Industry Leaders

President of Water in Mining 2014 President of Water in Mining 2014

Alvaro Hernández

The president of the Water in Mining 2014 Congress and Director of Water Resources at Codelco, Chile spoke about water shortage and the use of sea water as a supply source for mining projects. 

Water shortages in Chile- Have they hampered mining projects? 

Without a doubt, water scarcity impacts mining projects and operations. A mining project that does not have a set water source will most definitely have difficulty developing and being financed. Water determines mining projects. 

Do you think that the use of seawater is a solution for new supply sources? Is it feasible? What is the impact? 

This has been demonstrated in the industry without question, yes. Sea water usage has evolved from simply a project and is now used in actual operations. However, it is an expensive solution and the scarcity problem becomes a cost issue. This causes difficulties for less profitable projects and makes them less viable, since not all projects can afford to use sea water. Therefore, the impact is economic; it is the limit of water scarcity. We could have all the water we wanted, but we would still have to pay for it. 

What are the main challenges or difficulties implementing desalination plants in mining processes? 

The main difficulty again would be the cost, as a lot of economic investment is required for a desalination plant and water pumping.  I want to point out that if our plants were on the coast, water would no longer be an issue. The issue is not desalinating the water, but transporting it to over 2500, and sometimes up to 4000, meters above sea level. This is a very large consumption of energy and that costs money. Moreover, energy here is expensive, even if it cost half of what it costs now, it would still be expensive. For this reason I would say that the main challenge here is cost. I believe we also have to be working towards reducing costs, scaling-up efficiently and improving design, especially in impulsion. 

Do you think that there is a margin for making more efficient use of water? Do mine sites reuse the water from their processes?

The mining industry in Chile, given its extremely arid conditions, and having most of its operations in the north, in Regions I, II and III, has made progress in the field of water efficiency. We have reuse levels that are some of the highest in the world as no one has conditions as extreme as ours. As a result, we are forced to reuse and recycle. 

However, we have to go a bit further than simply recycling. Nowadays water efficiency is centered on both recycling and tailings. In tailings we can still do more, currently we are in the stage of thickened tailings but we could begin filtering tailing.  Today, the cost of water supply alternatives, such as sea water, makes what used to be considered expensive, not seem so. It is all relative. This could be an opportunity when facing sea water conditions; we need to improve how we use water so that we can use less of it- that is also an important space for discussion. 

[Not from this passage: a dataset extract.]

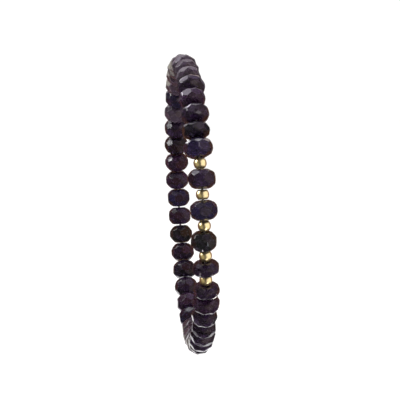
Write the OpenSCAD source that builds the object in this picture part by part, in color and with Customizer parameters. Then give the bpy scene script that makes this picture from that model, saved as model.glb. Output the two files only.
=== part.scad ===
// Stretch bracelet of drilled, faceted sapphire rondelles with five round gold spacer beads.
// It stands as it is worn: the loop lies in the YZ plane, X runs along the wrist, -Y is the front
// and +Z is up. The origin is the middle of the loop, which is the middle of the wrist.
// Lengths along the thread start at the front-most point and grow downwards.

/* [Loop] */
// Half the height of the thread's oval
loop_half_h = 33.3; // [32.5:0.1:34]
// Half the depth of the thread's oval
loop_half_d = 26.2; // [25.6:0.1:27]
// Radius of the thread's tighter bends, above and below the wrist
bend_r = 22.9; // [22.2:0.1:23.2]

/* [Sapphires] */
// Width of the stones behind the wrist
stone_w = 6.1; // [5.8:0.05:6.3]
// Width of the flat table round each hole
table_w = 3; // [2.8:0.1:3.2]
// Facets in each ring of a stone
facet_count = 8; // [8:1:10]
// Diameter of the hole through each stone
stone_bore = 1.2; // [1.1:0.05:1.3]
// Slope of the facets next to the table, from square to the hole
break_slope = 27; // [25:1:30]
// Slope of the main facets, from square to the hole
main_slope = 53; // [50:1:56]
// Unevenness of the hand cutting, as an angle
cut_error = 3; // [0:0.5:4]

/* [Gold beads] */
// Diameter of a gold bead
bead_d = 2.9; // [2.8:0.05:3.1]
// Length of a gold bead between its flat ends
bead_len = 2.15; // [2.05:0.05:2.2]
// Diameter of the hole through a gold bead
bead_bore = 1.1; // [1:0.05:1.2]

/* [Thread] */
// Diameter of the stretch thread
thread_d = 0.5; // [0.4:0.05:0.6]

/* [Fit] */
// Space left where two neighbours come closest
clearance = 0.12; // [0.1:0.01:0.15]

/* [Hidden] */
$fn = 48;

// The stones that face forwards, from the top down, one row each
WIDTH = 0;      // across the facets
THICKNESS = 1;  // between the two tables
LEAN = 2;       // degrees out of square to the thread, right side up
SWAY = 3;       // sideways on the thread
TURN = 4;       // degrees round the thread
BEAD_BELOW = 5; // 1 if a gold bead follows
FRONT_STONES = [
    [5.7, 3.90, 0.0, 0.00, 10, 0],
    [6.0, 3.80, -1.0, 0.05, 33, 0],
    [5.8, 3.45, 1.0, 0.05, 4, 0],
    [5.8, 3.25, 0.0, 0.00, 21, 0],
    [6.5, 3.30, -2.5, 0.10, 12, 0],
    [6.1, 3.50, 1.5, -0.10, 18, 0],
    [6.4, 3.85, 3.0, 0.10, 26, 0],
    [6.2, 3.45, 1.0, -0.20, 8, 0],
    [6.6, 4.15, 3.0, -0.10, 17, 1],
    [6.3, 4.25, -2.5, 0.10, 30, 1],
    [6.3, 4.25, 2.5, 0.05, 0, 1],
    [5.9, 4.25, 0.0, -0.25, 31, 1],
    [6.3, 3.30, 3.0, 0.05, 36, 1],
    [6.0, 3.00, 0.0, 0.20, 14, 0],
    [6.3, 3.80, -1.5, 0.15, 28, 0],
    [6.0, 3.70, 1.0, -0.15, 6, 0],
    [5.9, 3.40, 0.0, -0.10, 38, 0],
    [6.0, 3.35, -1.0, -0.10, 19, 0],
    [5.9, 3.70, 1.0, -0.15, 31, 0],
    [5.7, 3.95, 0.0, -0.10, 2, 0],
];
// The front-most stone, and how far its middle lies from the loop's front-most point
mid_row = 10;
mid_place = -3.5;
// Stones that close the loop behind the wrist
hidden_count = 20;

// The oval is two wide arcs, front and back, and two tighter ones, below and above
side_r = ((loop_half_h - bend_r) ^ 2 + loop_half_d ^ 2 - bend_r ^ 2) / (2 * (loop_half_d - bend_r));
side_half_sweep = atan2(loop_half_h - bend_r, side_r - loop_half_d);
side_len = side_r * 2 * side_half_sweep * PI / 180;
bend_len = bend_r * (180 - 2 * side_half_sweep) * PI / 180;
loop_len = 2 * (side_len + bend_len);

// One row for each arc: where it starts along the thread, its radius, its first bearing and its centre.
// A bearing is 0 at the front, 90 at the bottom, 180 at the back and 270 at the top.
ARC_START = 0;
ARC_RADIUS = 1;
ARC_BEARING = 2;
ARC_CENTRE = 3;
ARCS = [
    [0, side_r, -side_half_sweep, [side_r - loop_half_d, 0]],
    [side_len, bend_r, side_half_sweep, [0, bend_r - loop_half_h]],
    [side_len + bend_len, side_r, 180 - side_half_sweep, [loop_half_d - side_r, 0]],
    [2 * side_len + bend_len, bend_r, 180 + side_half_sweep, [0, loop_half_h - bend_r]],
];

// Length along the thread, brought into one turn that starts where the front arc does
function wrapped(place) =
    let (start = place + side_len / 2)
    start - loop_len * floor(start / loop_len);
function arc_at(place) =
    max([for (i = [0:3]) if (wrapped(place) >= ARCS[i][ARC_START]) i]);
function radius_at(place) = ARCS[arc_at(place)][ARC_RADIUS];
function bearing_at(place) =
    let (arc = ARCS[arc_at(place)])
    arc[ARC_BEARING] + (wrapped(place) - arc[ARC_START]) / arc[ARC_RADIUS] * 180 / PI;
// Depth and height of the thread there
function point_at(place) =
    let (arc = ARCS[arc_at(place)], bearing = bearing_at(place))
    arc[ARC_CENTRE] - arc[ARC_RADIUS] * [cos(bearing), sin(bearing)];

// Neighbours on a bend come closest at the inner edge of their flat ends, so a bend widens the gap
nominal_pitch = 4.3;
function tightest_at(place) = min(radius_at(place - nominal_pitch), radius_at(place + nominal_pitch));
function gap_at(place, flat_w) = clearance + flat_w / 2 * nominal_pitch / tightest_at(place);
bead_flat_w = 2 * sqrt((bead_d / 2) ^ 2 - (bead_len / 2) ^ 2);

// Distance along the thread from the middle of one front stone to the middle of the next
function step_down(row, place) =
    let (
        halves = (FRONT_STONES[row][THICKNESS] + FRONT_STONES[row + 1][THICKNESS]) / 2,
        bead = FRONT_STONES[row][BEAD_BELOW]
    )
    halves + (bead == 1 ? bead_len + 2 * gap_at(place, bead_flat_w) : gap_at(place, table_w));
function places_down(row, place) =
    row == len(FRONT_STONES) - 1
        ? [place]
        : concat([place], places_down(row + 1, place + step_down(row, place)));
function places_up(row, place) =
    row == 0
        ? [place]
        : concat(places_up(row - 1, place - step_down(row - 1, place)), [place]);
below_mid = places_down(mid_row, mid_place);
above_mid = places_up(mid_row - 1, mid_place - step_down(mid_row - 1, mid_place));
front_places = concat(above_mid, below_mid);
front_count = len(FRONT_STONES);
stone_count = front_count + hidden_count;

// The hidden stones share what is left of the loop
hidden_start = front_places[front_count - 1] + FRONT_STONES[front_count - 1][THICKNESS] / 2;
hidden_end = front_places[0] - FRONT_STONES[0][THICKNESS] / 2 + loop_len;
hidden_gap = gap_at(hidden_start, table_w);
hidden_pitch = (hidden_end - hidden_start - hidden_gap) / hidden_count;
hidden_t = hidden_pitch - hidden_gap;
function hidden_place(i) = hidden_start + hidden_gap / 2 + (i + 0.5) * hidden_pitch;

// A number between -spread and spread, the same one each time for the same seed
function chance(seed, spread) = rands(-spread, spread, 1, seed)[0];
stone_seeds = 10;
ring_seeds = 500;
column_seeds = 100;
slope_seeds = 50;
depth_seeds = 90;

// Half the turn from one facet of a ring to the next
half_step = 180 / facet_count;

// The same rows for the hidden stones, which vary a little, as the front ones do
hidden_lean = 1.5;
hidden_sway = 0.1;
hidden_w_spread = 0.15;
HIDDEN_STONES = [
    for (i = [0:hidden_count - 1])
        [
            stone_w + chance(i, hidden_w_spread),
            hidden_t,
            chance(i + LEAN * column_seeds, hidden_lean),
            chance(i + SWAY * column_seeds, hidden_sway),
            chance(i + TURN * column_seeds, half_step),
            0,
        ]
];
STONES = concat(FRONT_STONES, HIDDEN_STONES);
stone_places = concat(front_places, [for (i = [0:hidden_count - 1]) hidden_place(i)]);

// The gold beads lie just past the stones whose row says so
bead_rows = [for (i = [0:front_count - 1]) if (FRONT_STONES[i][BEAD_BELOW] == 1) i];
function bead_place(row) =
    let (place = front_places[row], stone_t = FRONT_STONES[row][THICKNESS])
    place + stone_t / 2 + gap_at(place, bead_flat_w) + bead_len / 2;

// Shape of a stone, as shares of its width and thickness: where its main facets meet the belt
belt_r = 0.49;
belt_h = 0.3;
// Unevenness of the hand cutting, as a depth
cut_depth_error = 0.04;
// The blank that a stone is ground from is a little wider than the stone
blank_share = 1.1;
// Blocks that cut a piece are wider than it, and holes run on past its ends
rough_w = 20;
past = 1;

// The thread's tube
thread_rings = 80;
thread_sides = 8;

function two_digits(n) = n < 10 ? str("0", n) : str(n);
function stone_name(i) = str("sapphire_", two_digits(i + 1));
function bead_name(i) = str("gold_bead_", i + 1);

// Sets a piece on the thread, its own Z pointing back up along it
module on_thread(place, lean = 0, sway = 0, turn = 0) {
    spot = point_at(place);
    translate([sway, spot.x, spot.y])
        rotate([bearing_at(place), 0, 0])
            rotate([0, -lean, 0])
                rotate([0, 0, turn])
                    children();
}

// What grinding one facet leaves, which is all that lies inside a plane at this turn and slope
module ground_flat(turn, slope, distance) {
    rotate([0, slope, turn])
        translate([distance - rough_w, -rough_w / 2, -rough_w / 2])
            cube(rough_w);
}

// One ring of facets, each a little out of true
module facet_ring(slope, distance, first_turn, seed) {
    intersection_for(i = [0:facet_count - 1])
        ground_flat(
            first_turn + i * 2 * half_step + chance(seed + i, cut_error),
            slope + chance(seed + i + slope_seeds, cut_error),
            distance + chance(seed + i + depth_seeds, cut_depth_error)
        );
}

// A rondelle has a belt of facets, then main facets and break facets up to the table at each end
module rondelle(width, thickness, seed) {
    belt_distance = width / 2 * cos(half_step);
    main_distance = belt_r * width * sin(main_slope) + belt_h / 2 * thickness * cos(main_slope);
    break_distance = table_w / 2 * sin(break_slope) + thickness / 2 * cos(break_slope);
    difference() {
        intersection() {
            cylinder(d = width * blank_share, h = thickness, center = true);
            facet_ring(0, belt_distance, 0, seed);
            facet_ring(main_slope - 90, main_distance, half_step, seed + 2 * ring_seeds);
            facet_ring(90 - main_slope, main_distance, half_step, seed + 3 * ring_seeds);
            facet_ring(break_slope - 90, break_distance, 0, seed + 4 * ring_seeds);
            facet_ring(90 - break_slope, break_distance, 0, seed + 5 * ring_seeds);
        }
        cylinder(d = stone_bore, h = thickness + 2 * past, center = true);
    }
}

module sapphire(i) {
    row = STONES[i];
    color("midnightblue")
        on_thread(stone_places[i], row[LEAN], row[SWAY], row[TURN])
            rondelle(row[WIDTH], row[THICKNESS], stone_seeds * i);
}

module gold_bead(i) {
    color("goldenrod")
        on_thread(bead_place(bead_rows[i]))
            difference() {
                intersection() {
                    sphere(d = bead_d);
                    cylinder(d = rough_w, h = bead_len, center = true);
                }
                cylinder(d = bead_bore, h = bead_len + 2 * past, center = true);
            }
}

// One closed tube swept round the oval, with no free end
module elastic_thread() {
    corners = [
        for (i = [0:thread_rings - 1])
            let (place = i * loop_len / thread_rings, spot = point_at(place), bearing = bearing_at(place))
            for (side = [0:thread_sides - 1])
                let (
                    out = thread_d / 2 * cos(side * 360 / thread_sides),
                    across = thread_d / 2 * sin(side * 360 / thread_sides)
                )
                [across, spot.x - out * cos(bearing), spot.y - out * sin(bearing)]
    ];
    walls = [
        for (i = [0:thread_rings - 1])
            for (side = [0:thread_sides - 1])
                let (next_ring = (i + 1) % thread_rings, next_side = (side + 1) % thread_sides)
                [
                    i * thread_sides + side,
                    i * thread_sides + next_side,
                    next_ring * thread_sides + next_side,
                    next_ring * thread_sides + side,
                ]
    ];
    color("whitesmoke")
        polyhedron(corners, walls);
}

for (i = [0:stone_count - 1])
    sapphire(i);
for (i = [0:len(bead_rows) - 1])
    gold_bead(i);
elastic_thread();
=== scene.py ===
"""Stretch bracelet of dark faceted sapphires and gold spacer beads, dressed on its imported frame."""

import math

import bmesh
import bpy
from mathutils import Matrix, Vector

bl_info = {
    "name": "Sapphire bracelet",
    "version": (1, 0, 0),
    "blender": (4, 5, 0),
    "location": "View3D > Sidebar > Bracelet",
    "description": "Dresses the strung stones, the gold beads and the stretch thread, and sets the stage",
    "category": "Object",
}

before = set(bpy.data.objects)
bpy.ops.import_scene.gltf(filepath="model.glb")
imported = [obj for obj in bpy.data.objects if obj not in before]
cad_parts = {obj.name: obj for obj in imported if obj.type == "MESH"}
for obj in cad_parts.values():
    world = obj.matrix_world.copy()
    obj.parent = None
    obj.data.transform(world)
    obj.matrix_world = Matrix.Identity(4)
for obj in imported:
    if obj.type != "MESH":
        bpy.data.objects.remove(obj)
bpy.context.view_layer.update()

MM = 0.001
STONES = sorted(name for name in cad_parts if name.startswith("sapphire_"))
GOLD_BEADS = sorted(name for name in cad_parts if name.startswith("gold_bead_"))
THREAD = "elastic_thread"


def numbered(*numbers):
    """The names of the stones that have these numbers."""
    return [f"sapphire_{number:02d}" for number in numbers]


# Rough sapphire comes in lots of mixed tone: these stones differ from the rest, which are violet
OTHER_TONES = {
    "blue": numbered(9, 11, 24, 31, 37),
    "plum": numbered(6, 15, 25, 33),
    "smoky": numbered(1, 2, 3, 4, 21, 22, 23, 36, 38, 39, 40),
    "black": numbered(8, 20, 27, 34),
    "green_black": numbered(12, 29),
}
# These rub on table tops when the bracelet is worn, so their edges are more worn
RUBBED = numbered(5, 7, *range(13, 25))

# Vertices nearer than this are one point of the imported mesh
WELD_REACH = 0.001 * MM
# Triangles that differ by less than this belong to one facet
SAME_FACET = math.radians(0.8)
# Edges that turn by more than this are worn round, or rolled round on the gold
FACET_TURN = math.radians(14)
RIM_TURN = math.radians(20)
# Each worn edge and rolled rim has this many steps across it, and takes the second finish of its piece
EDGE_STEPS = 4
RIM_STEPS = 3
SECOND_FINISH = 1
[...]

How can this conference contribute to putting water management on track? 

These types of events are for sharing experiences, knowledge and ideas; it is a meeting of specialists. Many of us have known each other for quite some time and perhaps this is an instance to go over what has happened over the last two years, and to somehow refresh the specific scope that this issue is currently focused on. Unquestionably, in two years from now, we will be talking about things that have arisen from water code reform or the progress we have made in technical aspects, especially in the use of sea water that continues to grow.